Weekend Movers – Aave (AAVE) and Conflux (CFX)
Bitcoin managed to remain above the $30k mark over the weekend, despite minor losses registered across the altcoins. And as of writing, BTC/USD has been trading at $30,325, still up 14.9% in the past week and 82.69% year-to-date (YTD).
After surging past $31,000 and reaching a one-year high on Friday, Bitcoin has now entered a consolidation phase around the $30k mark.
A break above the $31,250 resistance level could see Bitcoin surging higher to $32k or even above $34k. However, breaking the key psychological support level of $30,000 could conversely result in BTC falling toward the $28,250 mark, signaling a bearish trend.
ETH, meanwhile, has lost some steam, with its prices down 1.8% in the last 24 hours, but weekly gains are still at 9.6% as it continues to trade at just under $1,900. Now, the total crypto market cap is at $1.22 trillion while recording $35.2 billion in trading volume.
Amidst this, over the weekend, the good news came from the National Tax Agency of Japan, which amended the nation’s tax law to exclude unrealized gains of self-issued crypto from taxation, bringing a huge relief for crypto startups that issue their own tokens.

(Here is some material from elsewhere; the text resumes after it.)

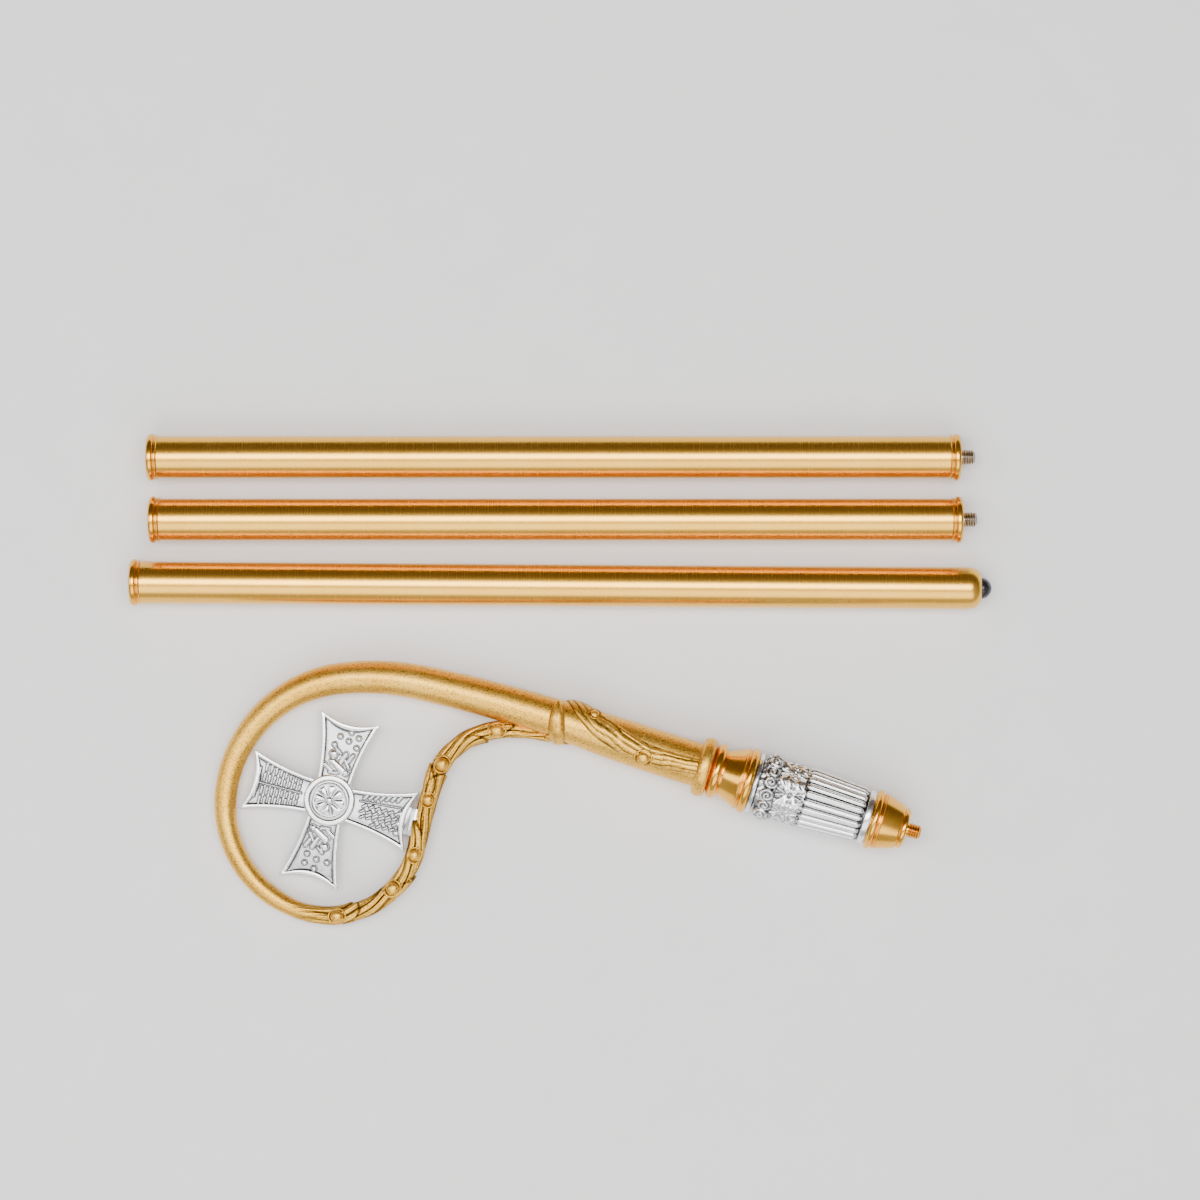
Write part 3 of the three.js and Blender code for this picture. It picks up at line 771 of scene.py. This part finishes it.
def stroke(start, end, width, height):
    """A low rounded bar from one point to another, with a foot of painted shade."""
    (x0, y0), (x1, y1) = start, end
    length = math.hypot(x1 - x0, y1 - y0)
    sides = 24
    angle = np.arange(sides) * TAU / sides
    turn = np.linspace(0.03, math.pi / 2, 7)
    foot = 1 + DARK_FOOT * 2 / width
    rows = [(math.sin(a), height * math.cos(a), 0.0) for a in turn]
    rows += [(1.12, 0.06, 1.0), (foot, 0.04, 0.95), (foot, -0.3, 0.9)]
    rings = []
    for grow, z, _ in rows:
        reach = np.where(np.cos(angle) > 0, length / 2, -length / 2)
        half = width / 2 * grow
        ring = [reach + half * np.cos(angle), half * np.sin(angle), np.full(sides, z)]
        rings.append(np.stack(ring, axis=1))
    part = grid(np.array(rings), np.repeat(np.array([s for _, _, s in rows])[:, None], sides, axis=1))
    return place(part, (x0 + x1) / 2, (y0 + y1) / 2, 0, math.degrees(math.atan2(y1 - y0, x1 - x0)))


def leafy_beast(dots):
    """A low leafy shape crouching across the arm, with ringed dots beyond it, for one arm along +x."""
    parts = [stroke((19, -3.2), (23, 3.6), 5.2, 1.7), place(knob(2.9, 1.9), 27.6, 4.2),
             place(knob(2.2, 1.5), 18.2, -5.2)]
    for start, end, width in BEAST_LEAVES:
        parts.append(stroke(start, end, width, 1.3))
    parts += [place(knob(DOT, 1.3), x, y) for x, y in dots]
    return parts


def book_panel():
    """Two columns of short marks either side of a spine."""
    parts = [stroke((17.5, 0), (44, 0), 1.0, 0.9), stroke((44.4, -9), (44.4, 9), 1.0, 0.9)]
    for row in range(8):
        x = 19.2 + row * 3.1
        reach = 4.2 + row * 0.75
        for side in (-1, 1):
            parts.append(stroke((x, side * 2.1), (x, side * (2.1 + reach * 0.4)), 1.5, 0.8))
            parts.append(stroke((x, side * (3.4 + reach * 0.5)), (x, side * (2.6 + reach)), 1.5, 0.8))
    return parts


def mark_panel():
    """A heavy row of marks along one edge, slanting rows of small ones and dots at the end."""
    parts = []
    for mark in range(7):
        start = (20 + mark * 3.3, 6.4 + mark * 0.55)
        end = (21.6 + mark * 3.3, 8.6 + mark * 0.72)
        parts.append(stroke(start, end, 2.0, 1.3))
    parts.append(stroke((18, 4.4), (43, 6.4), 0.9, 0.9))
    for row in range(6):
        for column in range(4):
            x = 19.5 + row * 4 + (column % 2) * 0.9
            y = -7.6 + column * 3.3
            if abs(y) < 6.2 + row * 0.9:
                parts.append(stroke((x, y - 0.7), (x + 1.9, y + 0.6), 1.3, 0.8))
    parts += [place(knob(1.7, 1.1), 43.4, y) for y in (-8.8, -3, 3)]
    return parts


def medallion():
    """A raised rim round a sunk field with a plain eight-petalled rosette."""
    rings, sides = 60, 96
    radius = np.linspace(0.05, MEDAL_RADIUS, rings)[:, None]
    angle = (np.arange(sides) * TAU / sides)[None, :]
    field = MEDAL_HALF - 0.9
    lobe = np.clip(np.abs(np.cos(angle * 4)) * 1.5 - 0.4, 0, 1)
    petal = np.clip(1 - ((radius - 5.6) / 3.3) ** 2, 0, 1) ** 0.5 * lobe
    heart = np.clip(1 - (radius / 1.9) ** 2, 0, 1) ** 0.5
    line = np.exp(-((radius - 10.3) / 0.35) ** 2)
    z = field + 0.75 * petal + 0.85 * heart + 0.3 * line + 0 * angle
    rim = np.clip((radius - MEDAL_FIELD) / 0.7, 0, 1)
    z = z * (1 - rim) + MEDAL_HALF * rim
    z = z - np.clip((radius - MEDAL_RADIUS + 1.3) / 1.3, 0, 1) ** 2 * 1.1
    # Painted shade: dark over the sunk field between the petals, heart and line, and in a ring at the
    # rim's inner edge.
    inside = (1 - rim) * np.exp(-((radius - 5.5) / 5.5) ** 4)
    shade = np.clip(1 - petal * 2.5 - heart * 3 - line, 0, 1) * inside * 0.5
    shade = shade + np.exp(-((radius - MEDAL_FIELD) / 0.5) ** 2) * 0.75
    top = np.stack([radius * np.cos(angle), radius * np.sin(angle), z], axis=-1)
    under = top[::-1] * np.array([1, 1, -1])
    return grid(np.concatenate([top, under]), np.concatenate([shade, shade[::-1]]))


def rounded_box(size, corner=0.35, dark=0.0):
    """A box with softened edges, as rings round its x axis."""
    x, y, z = (value / 2 for value in size)
    outline = []
    for sy, sz, start in ((1, 1, 0), (-1, 1, 90), (-1, -1, 180), (1, -1, 270)):
        for turn in (0, 30, 60, 90):
            a = math.radians(start + turn)
            outline.append((sy * (y - corner) + corner * math.cos(a),
                            sz * (z - corner) + corner * math.sin(a)))
    rings = []
    for at, shrink in ((-x, corner), (-x + corner, 0), (x - corner, 0), (x, corner)):
        rings.append([(at, oy * (1 - shrink / y), oz * (1 - shrink / z)) for oy, oz in outline])
    rings = np.array(rings)
    return grid(rings, np.full(rings.shape[:2], dark))


def flip(part):
    """The same skin turned over to the other face."""
    vertices, faces, shades = part
    return vertices * np.array([1, -1, -1]), faces, shades


def cross():
    reliefs = []
    panels = ((0, mark_panel()), (90, leafy_beast(TOP_DOTS)),
              (180, book_panel()), (270, leafy_beast(FOOT_DOTS)))
    for turn, panel in panels:
        for part in panel:
            front = place(part, 0, 0, PLATE_HALF - 0.08, turn)
            reliefs.append(front)
            reliefs.append(flip(front))
    # Painted shade on the first, recessed strip of the tab.
    tab = [place(rounded_box((5.4, 16.6, 2.2), dark=0.5), 47.4), place(rounded_box((6, 16.6, 3.8)), 52.6)]
    x, y, turn = CROSS_PLACE
    return place(join([cross_body(), medallion(), *tab, *reliefs]), x, y, 0, turn)


# ------------------------------------------------------------------ the crosier

HEAD = head_matrix()
piece("crook_skin", crook(), HEAD, GILT, ["crook"], 60)
piece("cross_skin", cross(), HEAD, SILVER, ["cross"], 50)
piece("upper_cup_skin", upper_cup(), HEAD, POLISHED, ["upper_cup"], 50)
piece("silver_knop_skin", knop(), HEAD, SILVER, ["silver_knop"], 70)
piece("lower_cup_skin", lower_cup(), HEAD, POLISHED, ["lower_cup"], 50)
piece("crook_thread", place(stud(), turn=180), HEAD, POLISHED, ["crook_stud"], 70)
for section in (1, 2, 3):
    staff_section(section)


# ------------------------------------------------------------------ floor, lights and camera

def floor():
    mesh = bpy.data.meshes.new("floor")
    reach = 30
    corners = [(-reach, -reach, 0), (reach, -reach, 0), (reach, reach, 0), (-reach, reach, 0)]
    mesh.from_pydata(corners, [], [(0, 1, 2, 3)])
    mesh.materials.append(paper())
    made = bpy.data.objects.new("floor", mesh)
    bpy.context.scene.collection.objects.link(made)


def softbox(name, at, size, power, target=(0, 0, 0)):
    light = bpy.data.lights.new(name, "AREA")
    light.shape = "RECTANGLE"
    light.size, light.size_y = size
    light.energy = power
    made = bpy.data.objects.new(name, light)
    made.location = at
    made.rotation_euler = (Vector(target) - Vector(at)).to_track_quat("-Z", "Y").to_euler()
    bpy.context.scene.collection.objects.link(made)


def camera():
    """Straight above the layout, framed as wide as the travelling case would be."""
    distance, width, sensor = 1.95, 0.7143, 36
    centre = (0.0229, 0.0473)
    data = bpy.data.cameras.new("camera")
    data.sensor_width = sensor
    data.lens = sensor * (distance - RING_RADIUS * MM) / width
    made = bpy.data.objects.new("camera", data)
    made.location = (*centre, distance)
    bpy.context.scene.collection.objects.link(made)
    bpy.context.scene.camera = made


def world():
    """A plain studio, darker towards the back and brighter in front."""
    made = bpy.data.worlds.new("studio")
    made.use_nodes = True
    tree = made.node_tree
    background = tree.nodes["Background"]
    background.inputs["Strength"].default_value = 1.0
    coordinates = tree.nodes.new("ShaderNodeTexCoord")
    parts = tree.nodes.new("ShaderNodeSeparateXYZ")
    share = tree.nodes.new("ShaderNodeMapRange")
    share.inputs["From Min"].default_value = -0.8
    share.inputs["From Max"].default_value = 0.6
    ramp = tree.nodes.new("ShaderNodeValToRGB")
    ramp.color_ramp.elements[0].color = (0.6, 0.6, 0.6, 1)
    ramp.color_ramp.elements[1].color = (0.13, 0.1, 0.085, 1)
    tree.links.new(coordinates.outputs["Generated"], parts.inputs["Vector"])
    tree.links.new(parts.outputs["Y"], share.inputs["Value"])
    tree.links.new(share.outputs["Result"], ramp.inputs["Fac"])
    tree.links.new(ramp.outputs["Color"], background.inputs["Color"])
    bpy.context.scene.world = made


floor()
softbox("overhead", (0.0, 0.26, 2.5), (2.4, 1.0), 72)
softbox("front_fill", (0.0, -1.5, 1.9), (3.0, 1.6), 40)
softbox("left_fill", (-1.9, 0.2, 1.5), (0.9, 1.6), 16)
camera()
world()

Meanwhile, the Nevada Department of Business and Industry said that state-chartered crypto custodian Prime Trust had “a shortfall in customer funds” and could not meet withdrawal requests this month. The Department’s Financial Institutions Division ordered the firm, which once held funds on behalf of FTX, Binance.US, and Celsius Network, to cease and desist all activities that violate state regulations.
What’s Driving the Price Upwards?
The world’s largest digital currency has risen more than 12% since the start of this month, primarily due to the US asset management giant BlackRock filing for a spot Bitcoin ETF and other large institutions taking steps to embrace BTC.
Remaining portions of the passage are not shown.